Bedrock Robotics Hits US$1.75B Valuation Following US$270M Series B Funding

Inside the funding round driving the shift to intelligent construction fleets

Updated

March 17, 2026 1:02 AM

Aerial shot of an excavator. PHOTO: UNSPLASH

Bedrock Robotics has raised US$270 million in Series B funding as it works to integrate greater automation into the construction industry. The round, co-led by CapitalG and the Valor Atreides AI Fund, values the San Francisco-based company at US$1.75 billion, bringing its total funding to more than US$350 million.

The size of the investment reflects growing interest in technologies that can change how large infrastructure and industrial projects are built. Bedrock is not trying to reinvent construction from scratch. Instead, it is focused on upgrading the machines contractors already use—so they can work more efficiently, safely and consistently.

Founded in 2024 by former Waymo engineers, Bedrock develops systems that allow heavy equipment to operate with increasing levels of autonomy. Its software and hardware can be retrofitted onto machines such as excavators, bulldozers and loaders. Rather than relying on one-off robotic tools, the company is building a connected platform that lets fleets of machines understand their surroundings and coordinate with one another on job sites.

This is what Bedrock calls “system-level autonomy”. Its technology combines cameras, lidar and AI models to help machines perceive terrain, detect obstacles, track work progress and carry out tasks like digging and grading with precision. Human supervisors remain in control, monitoring operations and stepping in when needed. Over time, Bedrock aims to reduce the amount of direct intervention those machines require.

The funding comes as contractors face rising pressure to deliver projects faster and with fewer available workers. In the press release, Bedrock notes that the industry needs nearly 800,000 additional workers over the next two years and that project backlogs have grown to more than eight months. These constraints are pushing firms to explore new ways to keep sites productive without compromising safety or quality.

Bedrock states that autonomy can help address those challenges. Not by removing people from the equation—but by allowing crews to supervise more equipment at once and reduce idle time. If machines can operate longer, with better awareness of their environment, sites can run more smoothly and with fewer disruptions.

The company has already started deploying its system in large-scale excavation work, including manufacturing and infrastructure projects.
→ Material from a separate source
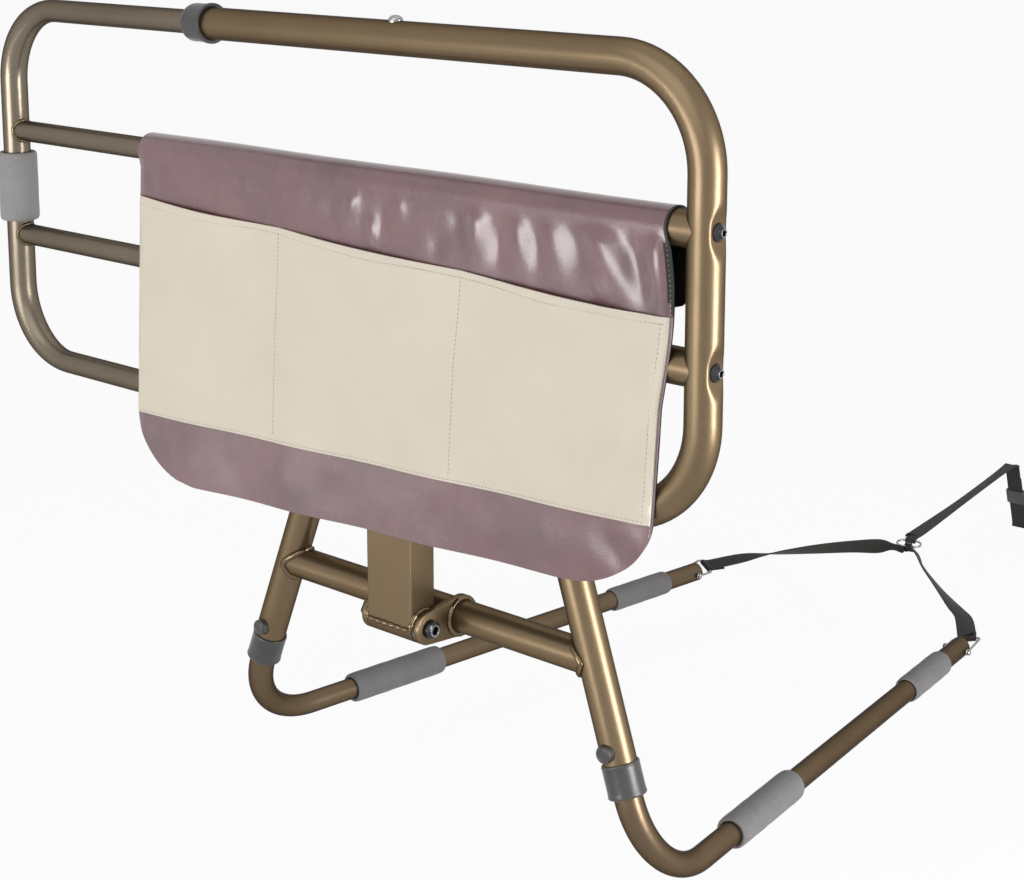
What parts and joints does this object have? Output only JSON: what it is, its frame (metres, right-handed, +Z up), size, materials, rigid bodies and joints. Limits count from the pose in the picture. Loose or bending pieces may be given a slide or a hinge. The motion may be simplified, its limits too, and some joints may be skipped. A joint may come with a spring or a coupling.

Contractors are using Bedrock’s platform to test how autonomous equipment can support real-world operations at scale, particularly in earthmoving tasks that demand precision and consistency.

From a business standpoint, the Series B funding will allow Bedrock to expand both its technology and its customer deployments. The company has also strengthened its leadership team with senior hires from Meta and Waymo, deepening its focus on AI evaluation, safety and operational growth. Bedrock says it is targeting its first fully operator-less excavator deployments with customers in 2026—a milestone for autonomy in complex construction equipment.

In that context, this round is not just about capital. It is about giving Bedrock the runway to prove that autonomous systems can move from controlled pilots into everyday use on job sites. The company bets that the future of construction will be shaped less by individual machines—and more by coordinated, intelligent systems that work alongside human crews.